| Written request |
Return the records that follow, matching each one exactly.

================

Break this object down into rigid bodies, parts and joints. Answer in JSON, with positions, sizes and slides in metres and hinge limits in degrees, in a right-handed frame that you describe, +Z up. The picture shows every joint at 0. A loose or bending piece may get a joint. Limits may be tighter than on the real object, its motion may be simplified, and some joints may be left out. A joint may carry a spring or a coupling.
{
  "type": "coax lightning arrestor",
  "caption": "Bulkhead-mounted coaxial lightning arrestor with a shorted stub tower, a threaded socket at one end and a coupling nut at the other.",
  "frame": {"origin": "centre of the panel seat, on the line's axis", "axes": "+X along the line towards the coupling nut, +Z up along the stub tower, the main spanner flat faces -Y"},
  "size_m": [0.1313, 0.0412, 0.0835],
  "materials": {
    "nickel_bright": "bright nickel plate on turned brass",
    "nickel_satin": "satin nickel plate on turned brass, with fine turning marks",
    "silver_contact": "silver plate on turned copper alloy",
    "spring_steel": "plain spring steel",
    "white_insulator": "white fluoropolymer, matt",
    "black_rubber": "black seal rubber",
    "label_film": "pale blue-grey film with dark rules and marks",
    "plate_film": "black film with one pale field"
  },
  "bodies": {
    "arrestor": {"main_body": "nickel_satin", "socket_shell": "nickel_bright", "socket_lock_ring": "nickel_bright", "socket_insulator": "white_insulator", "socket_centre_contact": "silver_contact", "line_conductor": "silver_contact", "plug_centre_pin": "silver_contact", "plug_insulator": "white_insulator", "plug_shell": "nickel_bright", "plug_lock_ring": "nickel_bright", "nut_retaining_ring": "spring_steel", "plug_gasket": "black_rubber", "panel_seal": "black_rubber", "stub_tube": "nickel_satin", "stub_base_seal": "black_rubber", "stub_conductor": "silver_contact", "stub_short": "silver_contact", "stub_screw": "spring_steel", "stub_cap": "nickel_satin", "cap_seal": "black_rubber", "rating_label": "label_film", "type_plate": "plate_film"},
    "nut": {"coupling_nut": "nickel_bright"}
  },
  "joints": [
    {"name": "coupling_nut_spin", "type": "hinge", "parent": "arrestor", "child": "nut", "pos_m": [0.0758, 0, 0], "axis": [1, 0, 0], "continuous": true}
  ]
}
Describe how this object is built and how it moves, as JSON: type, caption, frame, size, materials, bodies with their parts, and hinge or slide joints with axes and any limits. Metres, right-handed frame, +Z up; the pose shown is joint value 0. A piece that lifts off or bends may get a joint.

================

| Answer to the problem |
Break this object down into rigid bodies, parts and joints. Answer in JSON, with positions, sizes and slides in metres and hinge limits in degrees, in a right-handed frame that you describe, +Z up. The picture shows every joint at 0. A loose or bending piece may get a joint. Limits may be tighter than on the real object, its motion may be simplified, and some joints may be left out. A joint may carry a spring or a coupling.
{
  "type": "coax lightning arrestor",
  "caption": "Bulkhead-mounted coaxial lightning arrestor with a shorted stub tower, a threaded socket at one end and a coupling nut at the other.",
  "frame": {"origin": "centre of the panel seat, on the line's axis", "axes": "+X along the line towards the coupling nut, +Z up along the stub tower, the main spanner flat faces -Y"},
  "size_m": [0.1313, 0.0412, 0.0835],
  "materials": {
    "nickel_bright": "bright nickel plate on turned brass",
    "nickel_satin": "satin nickel plate on turned brass, with fine turning marks",
    "silver_contact": "silver plate on turned copper alloy",
    "spring_steel": "plain spring steel",
    "white_insulator": "white fluoropolymer, matt",
    "black_rubber": "black seal rubber",
    "label_film": "pale blue-grey film with dark rules and marks",
    "plate_film": "black film with one pale field"
  },
  "bodies": {
    "arrestor": {"main_body": "nickel_satin", "socket_shell": "nickel_bright", "socket_lock_ring": "nickel_bright", "socket_insulator": "white_insulator", "socket_centre_contact": "silver_contact", "line_conductor": "silver_contact", "plug_centre_pin": "silver_contact", "plug_insulator": "white_insulator", "plug_shell": "nickel_bright", "plug_lock_ring": "nickel_bright", "nut_retaining_ring": "spring_steel", "plug_gasket": "black_rubber", "panel_seal": "black_rubber", "stub_tube": "nickel_satin", "stub_base_seal": "black_rubber", "stub_conductor": "silver_contact", "stub_short": "silver_contact", "stub_screw": "spring_steel", "stub_cap": "nickel_satin", "cap_seal": "black_rubber", "rating_label": "label_film", "type_plate": "plate_film"},
    "nut": {"coupling_nut": "nickel_bright"}
  },
  "joints": [
    {"name": "coupling_nut_spin", "type": "hinge", "parent": "arrestor", "child": "nut", "pos_m": [0.0758, 0, 0], "axis": [1, 0, 0], "continuous": true}
  ]
}
Describe how this object is built and how it moves, as JSON: type, caption, frame, size, materials, bodies with their parts, and hinge or slide joints with axes and any limits. Metres, right-handed frame, +Z up; the pose shown is joint value 0. A piece that lifts off or bends may get a joint.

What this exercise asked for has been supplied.